Do presidente do Banco Central ao do BID, passando por senadores, governadores e prefeitos, há uma boa vontade geral de influir e ajudar a construir o projeto de crédito de carbono. Pelos debates deste primeiro dia do forum, passaram 11 governadores, inclusive o do DF, Ibaneis Rocha, dois vice-governadores, de Minas Gerais, Mateus Simões, e o do Espírito Santo, Ricardo Ferraço.
A avaliação geral é a de que o país não pode perder a oportunidade de desenvolvimento que surge com a energia limpa, renovável e a sustentabilidade na produção dos mais variados insumos e produtos. "Temos uma visão otimista, de uma sequência de vitórias. A lista de reformas de três governos distintos é impressionante", comentou o CEO do Itaú, Milton Maluhy, referindo-se a várias delas, tais como lei do gás, marco do saneamento, open finance, Pix, reformas trabalhista e tributária, cuja análise ainda está em curso, e a autonomia do Banco Central, muitas vezes criticada pelo governo Lula. Maluhy ressaltou ainda o resultado do PIB, anunciado ontem, como algo acima das expectativas. Porém, não deixou de mencionar que espera um crescimento um pouco menor este ano, em relação à expectativa anterior.
Nenhum integrante do governo federal foi ao Lide Brazil Investment Forum ouvir as contribuições de tantas autoridades que, embora tenham uma visão diferente do governo federal em relação a alguns aspectos econômicos, querem contribuir no debate e têm poder de influenciar as decisões. No Planalto, a avaliação é a de que o presidente Lula não perdoou as críticas que recebeu de João Doria, fundador do Lide, quando o empresário ainda governava São Paulo. Porém, se o governo não vai ao Lide, os presentes ao evento — com votos no Congresso e presença forte no setor produtivo e econômico do país — estão preparados para influenciar as soluções.
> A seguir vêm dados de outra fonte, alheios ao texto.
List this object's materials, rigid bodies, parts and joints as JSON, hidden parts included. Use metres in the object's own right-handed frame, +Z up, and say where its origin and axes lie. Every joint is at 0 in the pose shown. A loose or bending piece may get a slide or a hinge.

"Terminamos com o sentimento de que estamos navegando com o mesmo destino, de ajudar o Brasil. Aqui, não há os que são de esquerda, de direita, aqui estão aqueles dispostos a caminhar pelo bem do país", disse Doria, que tem feito vários eventos de discussão mundo afora. A maratona de exposições do dia terminou com a música de Ivan Lins "Um novo tempo". Hoje, as autoridades têm encontro marcado no BID, em Washington.